The evaluation criteria emphasize that vendors should be able to test these risks through multi-turn adversarial conversations, persona-based manipulation, and RAG-specific attacks such as retrieval override and semantic hijacking. Vendors should also be able to stress-test safety behavior under repeated attempts, since many models behave differently across sessions.
Advanced systems require different testing skills
A growing number of organizations are deploying AI systems that take action, not just generate text. These include tool-calling agents, MCP-based architectures, and multi-agent workflows that coordinate tasks across different components.
The guide treats these systems as a separate class because the risk surface expands quickly. Tool calling introduces schema manipulation risks. MCP tool registries create capability exposure issues. Multi-agent systems introduce message-passing vulnerabilities and cross-agent contamination. Persistent memory creates opportunities for poisoning and instruction planting.
The criteria also call out privilege escalation pathways, including situations where a user-level agent can be manipulated into invoking admin-level tools. Stateful testing becomes a baseline requirement, since many of these systems store context across sessions or pass memory between agents.
Green flags and red flags help filter vendors fast
The guide includes an executive screening section that reads like a quick triage checklist.
Strong vendors show reproducible multi-turn evaluations, custom testing that produces novel findings, and reporting that maps technical failures to business impact. Human verification is treated as a core expectation for high-severity findings. Testing capability across stateful systems is another major credibility signal.
Weak vendors show predictable patterns. Stock jailbreak libraries passed off as original work are a major warning sign. Another is vague claims of one-click testing or complete coverage. Vendors who focus only on model output, without testing tool calls or workflow actions, fail to evaluate the risks that matter most in agentic deployments.
Metrics matter more than marketing scores
Many AI security products rely on scoring systems that sound scientific and repeatable. The guide pushes buyers to demand measurable, transparent metrics tied to real risk.
For simple systems, examples include jailbreak success rate, guardrail bypass rate, hallucination frequency, and leakage severity. For RAG deployments, metrics should measure retrieval reliability under adversarial load.
For advanced systems, metrics need to capture tool misfire frequency, unsafe tool-call rates, MCP capability misuse coverage, and multi-agent contamination rates.
The guide also warns against opaque scoring systems that do not explain how severity is calculated or how results can be reproduced. It treats reproducibility as essential, especially when non-deterministic model behavior makes results inconsistent across runs.

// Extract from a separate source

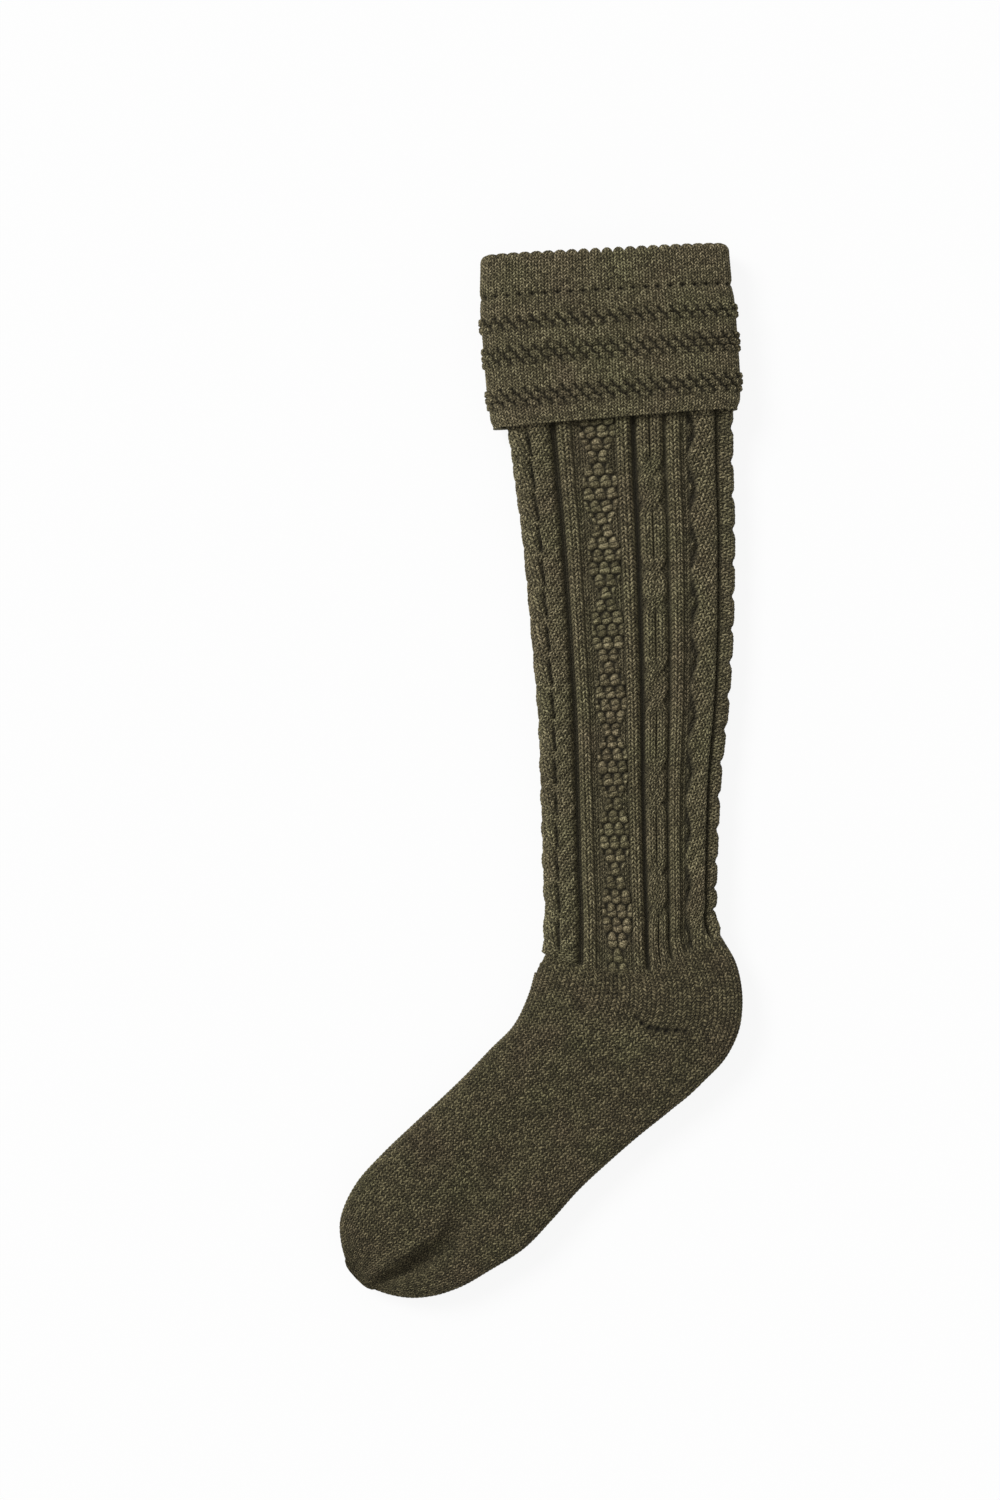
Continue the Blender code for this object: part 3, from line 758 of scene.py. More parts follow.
@dataclass(frozen=True)
class MarledWool:
    """Sheep's wool, spun as a marled yarn of olive, brown and grey-green plies and knitted.

    Marling gives small light and dark flecks along each stitch, and the loose fibres a dull, soft sheen.
    """

    name: str
    body_hex: str = "595239"
    light_hex: str = "B0A580"
    dark_hex: str = "2A2517"
    # painted shade: the near-black that the gaps between stitch legs and the hollows are darkened towards
    groove_shade_hex: str = "0B0905"
    fleck_mm: float = 0.75  # a ply's visible length between twists
    ply_contrast: float = 0.10
    patch_mm: float = 26.0  # how far the dye drifts along the yarn before it turns browner or greener
    fuzz_mm: float = 0.45
    wander_mm: float = 2.6  # hand-fed yarn makes no two stitches quite alike
    wander: float = 0.12
    stitch_bump_mm: float = 0.9
    # how strongly painted shade darkens the gaps between stitch legs
    stitch_shade_strength: float = 0.95
    roughness: float = 0.92
    sheen: float = 0.25

    def make(self) -> bpy.types.Material:
        """Builds the material.

        Returns:
            The material.
        """
        material = bpy.data.materials.new(self.name)
        material.use_nodes = True
        tree = material.node_tree
        shader = tree.nodes["Principled BSDF"]
        shader.inputs["Roughness"].default_value = self.roughness
        shader.inputs["Sheen Weight"].default_value = self.sheen
        shader.inputs["Sheen Roughness"].default_value = 0.5
        shader.inputs["Sheen Tint"].default_value = linear(self.light_hex)
        shader.inputs["Specular IOR Level"].default_value = 0.25
        height, leg_gap_shade, leg = self.stitch(tree)
        colour = self.marl(tree, leg)
        # Painted shade: the hollows' shade from the mesh and the gaps between legs darken the yarn towards
        # the shade colour.
        painted_shade = add_node(tree, "ShaderNodeAttribute", attribute_name="painted_shade")
        shade_factor = maths(tree, "MAXIMUM", leg_gap_shade, painted_shade.outputs["Fac"])
        mix = {"Factor": shade_factor, 6: colour, 7: linear(self.groove_shade_hex)}
        dark = add_node(tree, "ShaderNodeMix", mix, data_type="RGBA")
        tree.links.new(dark.outputs[2], shader.inputs["Base Color"])
        relief = {"Strength": 1.0, "Distance": self.stitch_bump_mm * MM, "Height": height}
        bumps = add_node(tree, "ShaderNodeBump", relief)
        tree.links.new(bumps.outputs["Normal"], shader.inputs["Normal"])
        return material

    def stitch(self, tree: bpy.types.NodeTree) -> tuple[bpy.types.NodeSocket, ...]:
        """Draws the legs of each stitch from its wale and course.

        Args:
            tree: the material's nodes.

        Returns:
            The height for the bump, the painted shade in the gap beside each leg, and the leg's own number.
        """
        knit = Stockinette()
        uv = add_node(tree, "ShaderNodeUVMap", uv_map="stitches")
        parts = add_node(tree, "ShaderNodeSeparateXYZ", {0: uv.outputs[0]}).outputs
        sway = maths(
            tree, "MULTIPLY_ADD", noise(tree, self.wander_mm, 2.0), self.wander, -self.wander / 2
        )
        wale = maths(tree, "ADD", parts[0], sway)
        centred = maths(tree, "SUBTRACT", maths(tree, "FRACT", wale), 0.5)
        side = maths(tree, "MULTIPLY", maths(tree, "ABSOLUTE", centred), 2.0)
        swayed = maths(tree, "ADD", maths(tree, "MULTIPLY_ADD", side, -knit.lean, parts[1]), sway)
        phase = maths(tree, "FRACT", swayed)
        along = maths(tree, "SINE", maths(tree, "MULTIPLY", phase, math.pi))
        drift = maths(tree, "MULTIPLY_ADD", phase, -knit.slant, knit.slant / 2 - 0.5)
        spread = maths(tree, "DIVIDE", maths(tree, "ADD", side, drift), knit.half_leg)
        across = maths(tree, "SUBTRACT", 1.0, maths(tree, "MULTIPLY", spread, spread), clamp=True)
        leg = maths(tree, "MULTIPLY", across, maths(tree, "POWER", along, 0.6))
        height = maths(tree, "MULTIPLY_ADD", noise(tree, self.fuzz_mm, 3.0), 0.55, leg)
        # Painted shade where the legs fall away, between them and at their ends.
        fall = {"Value": leg, "From Min": 0.05, "From Max": 0.70, "To Min": self.stitch_shade_strength, "To Max": 0.0}
        leg_gap_shade = add_node(tree, "ShaderNodeMapRange", fall, interpolation_type="SMOOTHSTEP")
        column = maths(tree, "FLOOR", maths(tree, "MULTIPLY", wale, 2.0))
        row = maths(tree, "FLOOR", swayed)
        number = add_node(tree, "ShaderNodeCombineXYZ", {0: column, 1: row})
        return height, leg_gap_shade.outputs[0], number.outputs[0]

    def marl(self, tree: bpy.types.NodeTree, leg: bpy.types.NodeSocket) -> bpy.types.NodeSocket:
        """Mixes the plies' colours.

        Args:
            tree: the material's nodes.
            leg: the number of the stitch's leg, whose ply is lighter or darker than its neighbours'.

        Returns:
            The yarn's colour.
        """
        fleck = noise(tree, self.fleck_mm, 4.0, 0.7)
        ply = add_node(tree, "ShaderNodeTexWhiteNoise", {"Vector": leg}, noise_dimensions="2D")
        lighter = maths(
            tree, "MULTIPLY_ADD", ply.outputs["Value"], self.ply_contrast, -self.ply_contrast / 2
        )
        ramp = add_node(tree, "ShaderNodeValToRGB", {"Fac": maths(tree, "ADD", fleck, lighter)})
        stops = ramp.color_ramp.elements
        stops[0].position, stops[0].color = 0.36, linear(self.dark_hex)
        stops[1].position, stops[1].color = 0.62, linear(self.light_hex)
        body = stops.new(0.50)
        body.color = linear(self.body_hex)
        patch = noise(tree, self.patch_mm, 2.0)
        hues = {"Value": patch, "From Min": 0.3, "From Max": 0.7, "To Min": 0.485, "To Max": 0.515}
        drift = add_node(tree, "ShaderNodeMapRange", hues)
        tone_of = {"Hue": drift.outputs[0], "Color": ramp.outputs["Color"]}
        tone = add_node(tree, "ShaderNodeHueSaturation", tone_of)
        return tone.outputs["Color"]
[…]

Operational fit is part of security testing
The evaluation criteria also focus on practical integration issues. Serious vendors should support CI/CD integration for regression testing, safe sandboxing for destructive tool calls, and logging that enables deterministic replay of multi-step attacks.
Data governance is treated as a key part of vendor evaluation. Buyers should expect specific answers on retention policies, isolation of sensitive prompts and outputs, access controls, and whether third-party model providers receive customer data. On-prem and self-hosted options are presented as important for sensitive environments.